Ses conséquences dépassent l’inconfort d’un mal-être temporaire, pour concerner des troubles somatiques, psychiques, cognitifs avec des conséquences individuelles et collectives en termes de santé, mais aussi de couts induits. Ces conséquences peuvent en faire une situation de mise en danger où le maintien inchangé de ses activités peut tendre vers la conduite à risque.

Médicaliser le temps de la gueule de bois, ne veut pas dire promouvoir quelconques approches pharmaco-centrées (inutiles ou dangereuses), ni surmédicaliser l’ivresse et ses suites. Par contre, cette démarche peut s’apparenter à une forme de réduction des risques et des dommages en alcoologie, qui dépasse le temps de l’alcoolisation pour englober ses suites immédiates.

Pascal MENECIER, médecin addictologue, docteur en psychologie

Centre Hospitalier de Mâcon & Université Lumière Lyon 2, laboratoire Diphe

pamenecier@ch-macon.fr

Références :

Chait, L., Fischman, M. W., & Schuster, C. R. (1985). Hangover effects the morning after marijuana smoking. Drug and Alcohol Dependence, 15, 229‑238.
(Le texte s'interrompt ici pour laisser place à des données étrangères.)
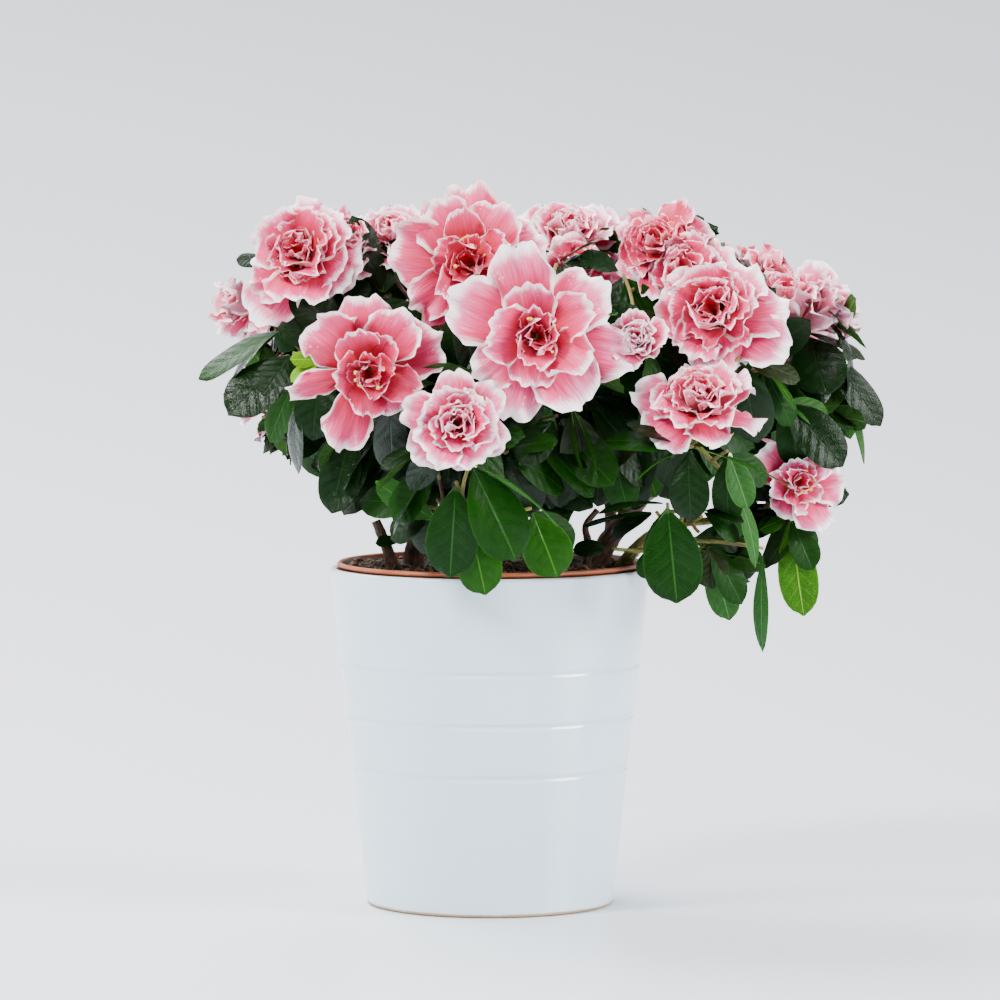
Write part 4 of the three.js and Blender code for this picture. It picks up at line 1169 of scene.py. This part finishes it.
def rear_flowers():
    """Flowers for the side that is turned away: four on the outer and upper faces of each
    rear blossom mass, facing outwards, and one on each of four leaf masses."""
    rng = np.random.default_rng(5)
    found = []
    for name in (name for name in REGIONS["rear"] if "blossom" in name):
        centre, half = MASSES[name]
        out = unit(np.array([centre[0] - 20, centre[1], 30.0]))
        side = unit(np.cross(out, [0, 0, 1.0]))
        for across, rise in ((-0.75, 0.1), (0.7, 0.25), (0.0, 0.85), (0.05, -0.6)):
            facing = unit(out + side * across * 0.8 + np.array([0, 0, rise + rng.uniform(-0.1, 0.1)]))
            width = rng.uniform(38, 52)
            habit = ("full", "open", "full", "funnel")[int(rng.integers(4))]
            tint = int(rng.integers(-1, 2))
            found.append((centre + facing * half * 0.66, facing, width, habit, tint, "rear", ()))
    for name, facing in (("rear_left_leaf_mass", (-0.9, 0.3, 0.3)), ("rear_leaf_mass", (-0.1, 0.98, 0.2)),
                         ("right_rear_leaf_mass", (0.8, 0.6, 0.1)), ("inner_leaf_mass", (-0.5, 0.1, 1.0))):
        centre, half = MASSES[name]
        facing = unit(np.array(facing))
        found.append((centre + facing * half * 0.7, facing, rng.uniform(34, 46), "full", 0, "rear", ()))
    return found


# ---------------------------------------------------------------- assembling the plant


def show_shoots(rng):
    """For each region, its show leaves; and the shoot tips they spring from, each with the
    direction it grows in."""
    leaves, tips = {}, []
    for region, sprays in SPRAYS.items():
        leaves[region] = []
        for hub, looks in sprays:
            shown = [show_leaf(hub, *look) for look in looks]
            lean = np.mean([leaf[1] for leaf in shown], 0)
            tips.append((np.array(hub, float), unit(lean + [0, 0, 0.3])))
            leaves[region] += [(*leaf, rng.uniform(0.15, 0.55), rng.uniform(0.08, 0.26), look[5])
                               for leaf, look in zip(shown, looks)]
    return leaves, tips


def mass_shoots(name, rng):
    """Shoots of one mass, dealt over its ellipsoid at the golden angle: hub, direction, leaf
    length and tones. Front leaf masses keep theirs behind the show leaves."""
    centre, half = MASSES[name]
    size = float(np.mean(half))
    front = "leaf" in name and centre[1] < FRONT
    usual = 24 if front else 15 if "leaf" in name else 8
    count = 0 if name in SHOW_ONLY else int(round(usual * (size / 30) ** 2))
    for k in range(count):
        z = 1 - 2 * (k + 0.5) / count
        turn, out = GOLDEN_ANGLE * k + centre[0], math.sqrt(1 - z * z)
        towards = np.array([math.cos(turn) * out, math.sin(turn) * out, z])
        hub = centre + towards * half * rng.uniform(0.2, 0.62)
        if front:
            hub[1] = centre[1] + 12 + abs(hub[1] - centre[1])
        axis = unit(towards + 0.9 * unit(hub - STEM_HEART) + [0, 0, 0.3])
        tones = "dddmmb" if hub[2] < 205 else "dddms" if hub[1] < 40 else "ddmmsb"
        yield hub, axis, 34 if size < 27 else 38, tones


def build_plant():
    """Limbs, leaves, twigs and flowers. Every leaf and flower hangs on a shoot tip, and the
    twigs are grown to the tips once all of them are known."""
    rng = np.random.default_rng(3)
    barks = [bark_material("azalea_bark", "#2e1a10", "#6e452e", "#5c5840"),
             bark_material("green_bark", "#5a5222", "#8d8a3c", "#6b4a30")]
    lines = limb_lines()
    build_limbs(lines, barks)
    given = list(FLOWERS) + rear_flowers()
    homes = [flower[5] for flower in given]
    flowers = [(np.array(f[0], float), unit(np.array(f[1], float)), *f[2:5], f[6]) for f in given]
    foliage = {region: [] for region in REGIONS}
    show, tips = show_shoots(rng)

    stalks = [heart - facing * (FLOWER_DEPTH * width + 11) for heart, facing, width, *_ in flowers]
    for (_, facing, *_), base, region in zip(flowers, stalks, homes):
        tips.append((base, facing))
        collar = whorl(base - facing * 2, facing, 6, rng, long=31, spread=(72, 104))
        foliage[region] += [leaf for leaf in collar
                            if clear_of_flowers(leaf, flowers) and in_crown(leaf_tip(leaf))]

    for region, names in REGIONS.items():
        for name in names:
            centre = MASSES[name][0]
            for hub, axis, long, tones in mass_shoots(name, rng):
                tips.append((hub, axis))
                for leaf in whorl(hub, axis, 6, rng, long=long, tones=tones):
                    leaf = kept_inside(leaf, centre)
                    if leaf and clear_of_flowers(leaf, flowers) and clear_of_show(leaf, name, centre):
                        foliage[region].append(leaf)

    for spot in SHADE_SHOOTS:
        hub = np.array(spot, float)
        axis = unit(np.array([0.15 * hub[0] / 60, -0.75, 0.25]))
        tips.append((hub, axis))
        for leaf in whorl(hub, axis, 8, rng, tones="dddm"):
            if leaf_tip(leaf)[2] > SHADE_FLOOR and clear_of_flowers(leaf, flowers):
                foliage["left" if hub[0] < 20 else "right"].append(leaf)

    build_twigs(grow_twigs(lines, tips), barks)

    leaf_materials = [leaf_material(key) for key in TONE_KEYS]
    for region, names in REGIONS.items():
        leaves = build_leaves(f"leaves_{region}", foliage[region], leaf_materials, LEAF_GRID)
        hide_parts(*names)
        if show[region]:
            build_leaves(f"show_leaves_{region}", show[region], leaf_materials, SHOW_LEAF_GRID)

    petal_materials = [petal_material("azalea_petal", False), petal_material("azalea_petal_back", True)]
    for region in REGIONS:
        petals = [petal for flower, home in zip(flowers, homes) if home == region
                  for petal in flower_petals(flower, rng)]
        *columns, cells = (np.array(column) for column in zip(*petals))
        upper = petal_surfaces(*columns, PETAL_GRID if region == "rear" else SHOW_PETAL_GRID)
        face = np.zeros(len(cells), int)
        blossom = thin_shells(f"blossom_{region}", upper, PETAL_THICKNESS, cells, cells,
                              petal_materials, face, face + 1)
        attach(blossom, "root")

    parts, slots = [], []
    for flower, base in zip(flowers, stalks):
        more, kinds = flower_extras(flower, base, rng)
        parts += more
        slots += kinds
    extras = joined("flower_stalks_and_stamens", parts, [
        plain_tissue("calyx_green", "#8fa53a", "#6f8a2c"),
        plain_tissue("filament_pink", "#e2607c", "#d03a5c"),
        plain_tissue("stigma_yellow", "#dcc435", "#b9b02c")], slots)
    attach(extras, "root")


# ---------------------------------------------------------------- setting, light and camera


def laminate_material():
    """Pale laminate with a satin sheen, so the pot's foot is faintly mirrored in it."""
    material, tree = new_material("pale_laminate")
    place = add(tree, "TexCoord").node.outputs["Object"]
    cloud = add(tree, "TexNoise", place, 3.0, 3.0, 0.55)
    return finish_material(material, {
        "Base Color": add(tree, "Mix", cloud, linear("#d0d6dc"), linear("#cad0d6"), **COLOUR),
        "Roughness": add(tree, "Math", cloud, 0.08, 0.28, operation="MULTIPLY_ADD"),
        "IOR": 1.45})


def build_table():
    """A table top that ends behind the pot, just under the pot's foot."""
    left, right, front, back = -3000, 3000, -3600, 378
    outline = [[left, front], [right, front], [right, back], [left, back]]
    verts = np.array([[*corner, height] for height in (-0.05, -30.05) for corner in outline], float)
    quads = np.array([[0, 1, 2, 3], [7, 6, 5, 4], [0, 4, 5, 1], [1, 5, 6, 2], [2, 6, 7, 3], [3, 7, 4, 0]])
    table = write_object("table_top", verts, [quads], materials=[laminate_material()])
    table.data.polygons.foreach_set("use_smooth", np.zeros(len(quads), bool))


def build_world():
    """A pale room as a world light: brightest low down, dimmer overhead, to the right and on
    the viewer's side."""
    world = bpy.data.worlds.new("pale_room")
    bpy.context.scene.world = world
    world.use_nodes = True
    tree = world.node_tree
    tree.nodes.clear()
    way = add(tree, "SeparateXYZ", add(tree, "TexCoord").node.outputs["Generated"]).node.outputs
    strength = 1.0
    for axis, *ranges in ((2, -0.13, 0.03, 3.0, 1.55), (0, -0.1, 0.1, 1.12, 0.9),
                          (1, -0.9, 0.45, 0.12, 1.0), (2, 0.05, 0.6, 1.0, 0.55)):
        factor = add(tree, "MapRange", way[axis], *ranges)
        strength = add(tree, "Math", strength, factor, operation="MULTIPLY")
    add(tree, "OutputWorld", add(tree, "Background", linear("#f3f5fd"), strength))


def put_in_scene(name, data, spot):
    """An object that holds a lamp or a camera."""
    holder = bpy.data.objects.new(name, data)
    holder.location = spot
    bpy.context.scene.collection.objects.link(holder)
    return holder


def build_lamps():
    """Soft round lamps; each is aimed at the plant, and sizes and places are in metres."""
    for name, spot, aim, size, power, colour in (
            ("key_left", (-1.2, -0.95, 1.6), (0, 0, 0.2), 0.6, 84, (1.0, 0.985, 0.96)),
            ("soft_front", (-0.7, -2.0, 1.7), (0, 0, 0.2), 0.9, 38, (1.0, 1.0, 1.0)),
            ("sky_back", (-0.7, 0.9, 1.7), (0, 0, 0.22), 1.6, 130, (0.95, 0.98, 1.0)),
            ("wall_right", (1.7, -0.7, 0.9), (0, 0, 0.2), 1.0, 88, (1.0, 1.0, 1.0))):
        light = bpy.data.lights.new(name, "AREA")
        light.shape = "DISK"
        light.size = size
        light.energy = power
        light.color = colour
        holder = put_in_scene(name, light, spot)
        holder.rotation_euler = (Vector(aim) - Vector(spot)).to_track_quat("-Z", "Y").to_euler()


def build_camera():
    """A long lens a little above the crown, looking slightly down."""
    camera = bpy.data.cameras.new("camera")
    camera.sensor_width = 36.0
    camera.lens = 208.3
    camera.clip_start = 0.05
    holder = put_in_scene("camera", camera, (0.0, -2.48, 0.3448))
    holder.rotation_euler = (math.radians(90 - 3.949), 0.0, math.radians(-0.099))
    bpy.context.scene.camera = holder


build_pot()
build_soil()
build_plant()
build_table()
build_world()
build_lamps()
build_camera()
Educ’alcool. (2012). Alcool et lendemain de veille. https://www.educalcool.qc.ca/wp-content/uploads/2021/03/Alcool-et-lendemain-de-veille.pdf

Hara, M., Hayashi, K., Kitamura, T., Honda, M., & Tamaki, M. (2020). A nationwide randomized, double-blind, placebo-controlled physicians’ trial of loxoprofen for the treatment of fatigue, headache, and nausea after hangovers. Alcohol, 84, 21‑25.

Michaud, P., Dewost, A.-V., & Fouilland, P. (2006). “Boire moins c’est mieux”. La Presse Médicale, 35(5), 831‑839.

Prat, G., Adan, A., Pérez-PamiesP.P., Sánchez-Turet, M. (2008). Neurocognitive effects of alcohol hangover. Addictive Behaviors 33 : 15-23.

Razvodovsky, Y. (2021). Hangover Syndrome : Pathogenesis and Treatment. International Archives of Substance Abuse and Rehabilitation, 3(009). https://doi.org/10.23937/2690-263X/1710009

Smith, C. M., & Barnes, Grance M. (1983). Signs and symptoms of hangover : Prévalence and relationship to alcohol use in a general adult population. Drug and Alcohol Dependence, 11, 149‑269.

Srinivasan, S., Dubey, K. K., & Singhal, R. S. (2019). Influence of food commodities on hangover based on alcohol dehydrogenase and aldehyde dehydrogenase activities. Current Research in Food Science, 1, 8‑16.

Verster, J. C., Scholey, A., van de Loo, A. J. A. E., Benson, S., & Stock, A.-K. (2020). Updating the Definition of the Alcohol Hangover. Journal of Clinical Medicine, 9(3), 823. https://doi.org/10.3390/jcm9030823

Wiese, J. G., Shlipak, M. G., & Browner, W. S. (2000). The Alcohol Hangover. Annals of Internal Medicine, 132(11), 897-902.